The solicitation and the offer to buy shares of Iconix’s common stock will be made only pursuant to an offer to purchase
and related materials that Purchaser intends to file with the SEC. At the time the tender offer is commenced, Purchaser will file a Tender
Offer Statement on Schedule TO with the SEC, and thereafter the Company will file a Solicitation/Recommendation Statement on Schedule
14D-9 with respect to the tender offer. The Tender Offer Statement on Schedule TO (including an offer to purchase, a related letter of
transmittal and other offer documents) and the Solicitation/Recommendation Statement on Schedule 14D-9 will contain important information
that should be read carefully and considered before any decision is made with respect to the tender offer. These materials will be sent
free of charge to the Company’s stockholders when available and may also be obtained by contacting the Company’s Investor
Relations Department at (212) 730-0030 or investorrelations@iconixbrand.com. In addition, all of these materials (and all other tender
offer documents filed with the SEC) will be available at no charge from the SEC through its website at www.sec.gov upon filing with the
SEC. ICONIX’S STOCKHOLDERS ARE ADVISED TO READ THE TENDER OFFER MATERIALS AND THE SOLICITATION/RECOMMENDATION STATEMENT, AS EACH
MAY BE AMENDED OR SUPPLEMENTED FROM TIME TO TIME, AND ANY OTHER RELEVANT DOCUMENTS FILED BY PURCHASER OR ICONIX WITH THE SEC WHEN THEY
BECOME AVAILABLE BEFORE THEY MAKE ANY DECISION WITH RESPECT TO THE TENDER OFFER. THESE MATERIALS WILL CONTAIN IMPORTANT INFORMATION ABOUT
THE TENDER OFFER, PURCHASER AND ICONIX.
Cautionary Note Regarding Forward-Looking
Statements
This
communication contains forward-looking statements that involve risks and uncertainties, including statements regarding our pending acquisition
by affiliates of Lancer (the “Transaction”), including the expected timing of the closing of the transaction and considerations
taken into account by our Board of Directors in approving the Transaction. These forward-looking statements involve risks and uncertainties,
many of which are outside management’s control. If any of these risks or uncertainties materialize, or if any of our assumptions
prove incorrect, our actual results could differ materially from the results expressed or implied by these forward-looking statements.

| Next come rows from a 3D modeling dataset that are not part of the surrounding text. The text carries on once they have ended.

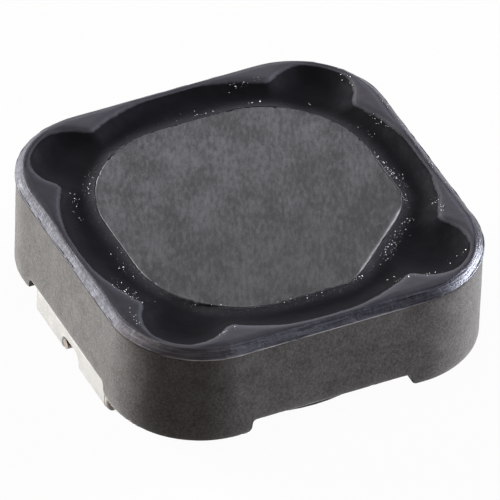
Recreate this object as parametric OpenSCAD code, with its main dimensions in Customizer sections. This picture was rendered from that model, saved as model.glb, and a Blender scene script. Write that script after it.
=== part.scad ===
// Shielded surface-mount power inductor: ferrite drum in a square ferrite ring.
// X runs from terminal to terminal, +Z is up, the terminal pads rest on z = 0.

/* [Shield core] */
// Width of the square ring across two opposite sides, mm
body_width = 12.3; // [10.5:0.1:16]
// Radius of the four upright corners, mm
corner_radius = 3; // [2.4:0.1:3.6]
// Height of the ring from its feet to its flat top, mm
shield_height = 3.6; // [3:0.1:7]
// Height of the ring's feet above the board, mm
shield_lift = 0.9; // [0.7:0.05:1.2]
// How far the chamfer of the top edge cuts inwards, mm
edge_bevel_in = 0.25; // [0.1:0.05:0.4]
// How far the same chamfer drops, mm
edge_bevel_drop = 0.28; // [0.1:0.02:0.5]
// How far the press lip under the chamfer stands out, mm
lip_out = 0.04; // [0.02:0.01:0.1]
// Height of the press lip, mm
lip_height = 0.06; // [0.03:0.01:0.15]
// Gap between a notch's end and the terminal in it, mm
notch_gap = 0.2; // [0.1:0.05:0.4]
// Height of the same notch, mm
notch_height = 0.44; // [0.3:0.02:0.6]
// Radius in the upper corners of a notch, mm
notch_corner = 0.18; // [0.1:0.02:0.25]
// Radius on the feet where a notch begins, mm
foot_corner = 0.2; // [0.1:0.02:0.25]
// Thickness of the wall at the middle of a side, mm
wall_thickness = 1; // [0.9:0.05:1.4]
// Width of the flat rim left between the chamfer and the glue mouth, mm
rim_land = 0.05; // [0.03:0.01:0.3]
// Depth at which the glue mouth meets the bore, mm
mouth_depth = 0.75; // [0.5:0.05:1]
// Diameter of a round glue pocket in a corner, mm
pocket_diameter = 2.7; // [2.2:0.05:2.75]
// Distance of a glue pocket's middle from the two nearest sides, mm
pocket_inset = 2.05; // [2.03:0.01:2.3]
// Depth of a glue pocket, mm
pocket_depth = 0.7; // [0.5:0.05:1.2]

/* [Drum core] */
// Gap between the flat sides of a flange and the bore, mm
flat_gap = 0.65; // [0.6:0.05:0.9]
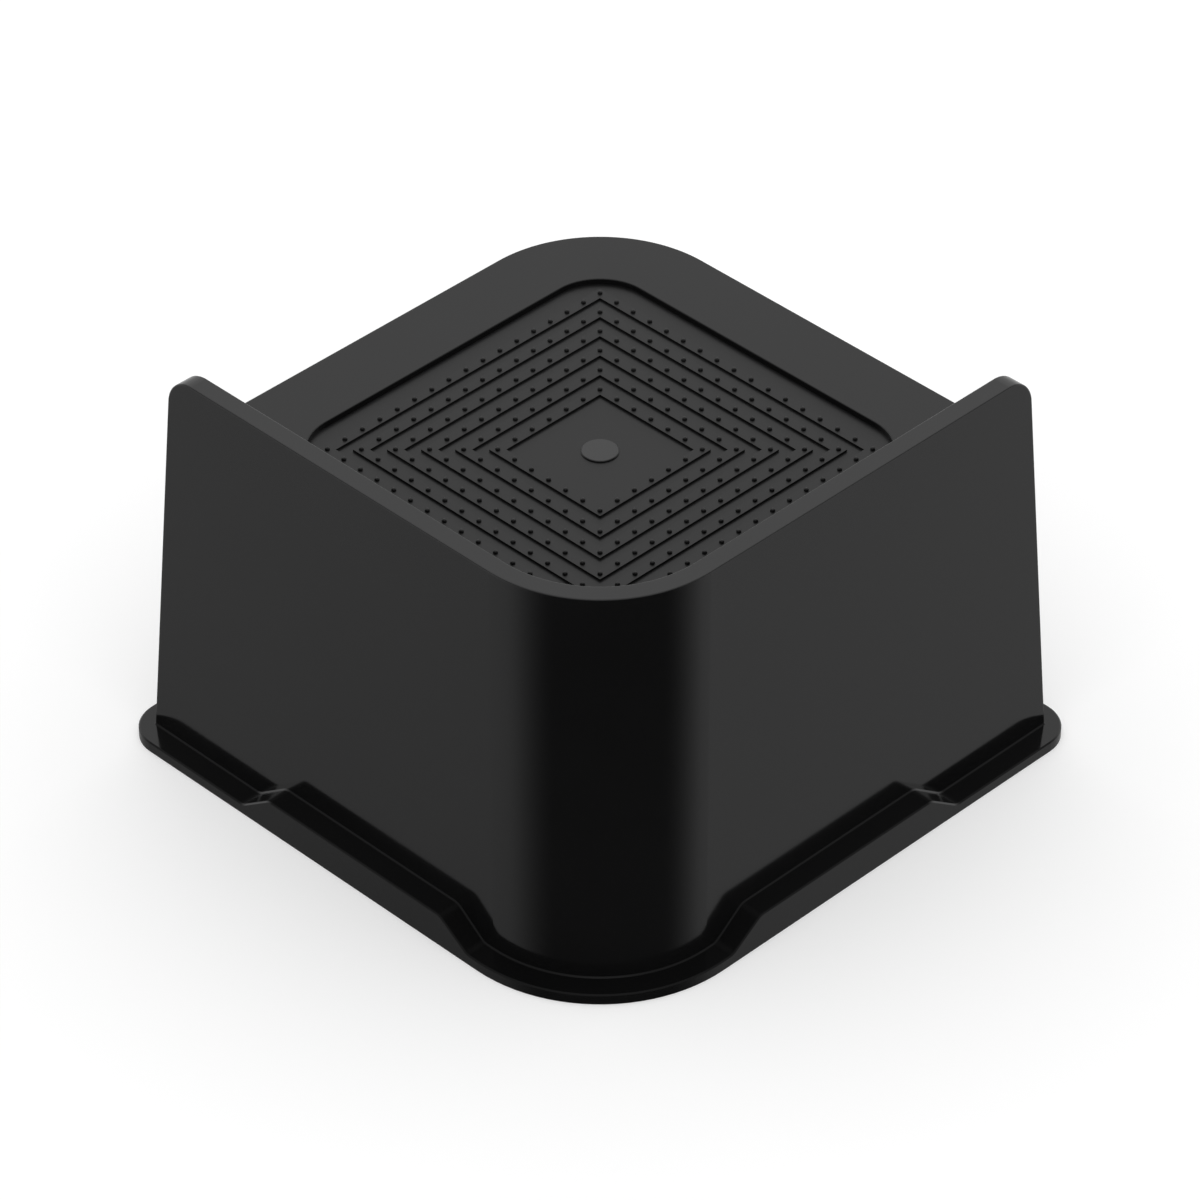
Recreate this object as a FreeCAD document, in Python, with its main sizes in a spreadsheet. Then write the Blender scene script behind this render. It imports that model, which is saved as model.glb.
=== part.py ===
import FreeCAD, Part
import math
import os

import Sketcher

# Bed riser: one moulding. A tapered square box lifts the bed leg on its platform, a guard on two
# sides keeps the leg from sliding off, and a flange with a raised stretch in each side stands on
# the floor. The guard stands on the -Y and +X sides. Origin at the middle of the base, +Z up.

doc = FreeCAD.newDocument("BedRiser")

# Driving dimensions, in millimetres and degrees
sizes = doc.addObject("Spreadsheet::Sheet", "Sizes")
dimensions = [
    ("lift", 76.2, "height of the platform over the floor"),
    ("platformSide", 127.3, "side of the square box, measured at the platform"),
    ("draft", 3.0, "taper of the outer walls"),
    ("cornerRadius", 31.0, "radius at the guard corner and at the open corner"),
    ("guardRise", 18.5, "height of the guard over the platform"),
    ("guardThickness", 4.5, "thickness of the guard at its top"),
    ("guardEndRadius", 7.0, "rounding of the guard's two free ends"),
    ("guardFootRadius", 2.0, "fillet between guard and platform"),
    ("edgeRadius", 0.3, "rounding of the guard's and the platform's edges"),
    ("rimWidth", 17.05, "width of the platform's level rim round the sunken panel"),
    ("recessDepth", 1.2, "depth of the sunken panel"),
    ("recessRadius", 12.0, "corner radius of the sunken panel"),
    ("recessEdgeRadius", 0.3, "rounding of the edge of the sunken panel"),
    ("ringPitch", 5.0, "distance between neighbouring grip ribs"),
    ("ringWidth", 2.5, "width of a grip rib"),
    ("ringHeight", 0.5, "height of a grip rib"),
    ("ringMargin", 6.0, "least distance from a grip rib's middle line to the edge of the panel"),
    ("discDiameter", 8.0, "disc in the middle of the panel"),
    ("discHeight", 0.4, "height of the disc"),
    ("discChamfer", 0.2, "chamfer round the disc"),
    ("flangeWidth", 5.05, "how far the base flange stands out from the walls"),
    ("flangeThickness", 2.5, "thickness of the base flange"),
    ("flangeRadius", 35.6, "flange radius at the guard corner and at the open corner"),
    ("flangeEndRadius", 9.0, "flange radius at the two other corners"),
    ("flangeChamfer", 0.3, "chamfer along the flange's upper edge and along its foot on the wall"),
    ("raisedHeight", 8.2, "height of the flange in the middle of each side"),
    ("raisedRun", 10.0, "length of the slope at each end of that raised stretch"),
    ("raisedBend", 3.0, "radius of the two bends of that slope"),
    ("raisedMargin", 2.1, "distance from the foot of the slope to where the flange's corner begins"),
    ("skirtThickness", 2.2, "thickness of the skirt in front of it"),
    ("wallThickness", 3.0, "thickness of the box's walls"),
    ("roofThickness", 3.0, "thickness under the sunken panel"),
    ("ribThickness", 2.4, "thickness of the ribs underneath"),
    ("ribSpacing", 43.0, "distance between the two parallel ribs"),
    ("stackClearance", 1.2, "room around another riser's guard when two are stacked"),
]
for row, (alias, value, note) in enumerate(dimensions, start=1):
    sizes.set(f"A{row}", str(value))
    sizes.setAlias(f"A{row}", alias)
    sizes.set(f"B{row}", note)
doc.recompute()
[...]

These risks and uncertainties include risks associated with: the risk that the conditions to the closing of the Transaction are not satisfied,
including the risk that a sufficient number of Iconix’s stockholders do not participate in the Transaction; the risk that the merger
agreement for the Transaction may be terminated in circumstances that require Iconix to pay a termination fee of $1,824,000 and expense
reimbursement of $10,000,000; potential litigation relating to the Transaction; the failure to satisfy other conditions to completion
of the Transaction, including the receipt of all regulatory approvals related to the Transaction (and any conditions, limitations or restrictions
placed on these approvals); the failure of Lancer to consummate the necessary financing arrangements; risks that the tender offer and
related transactions disrupt current plans and operations and the potential difficulties in employee retention as a result of the proposed
transactions; the effects of local and national economic, credit and capital market conditions on the economy in general, and other risks
and uncertainties; uncertainties as to the timing of the consummation of the Transaction and the ability of each party to consummate the
Transaction; and the risks described in the filings that we make with the SEC from time to time, including the risks described under the
headings “Risk Factors” and “Management Discussion and Analysis of Financial Condition and Results of Operations”
in our Annual Report on Form 10-K, which was filed with the SEC on March 31, 2021, and which should be read in conjunction with
our financial results and forward-looking statements. Our filings with the SEC are available on the SEC filings section of the Investor
Relations page of our website at http://iconixbrand.com. All forward-looking statements in this communication are based on information
available to us as of the date of this communication, and we do not assume any obligation to update the forward-looking statements provided
to reflect events that occur or circumstances that exist after the date on which they were made, except as required by law. You
should not place undue reliance on such forward-looking statements. All forward-looking statements are based on information available
to management on the date of this communication, and we assume no obligation to, and expressly disclaim any obligation to, update or revise
any forward-looking statements, whether as a result of new information, future events or otherwise. You are cautioned not to place undue
reliance on these forward-looking statements, which speak only as of the date hereof.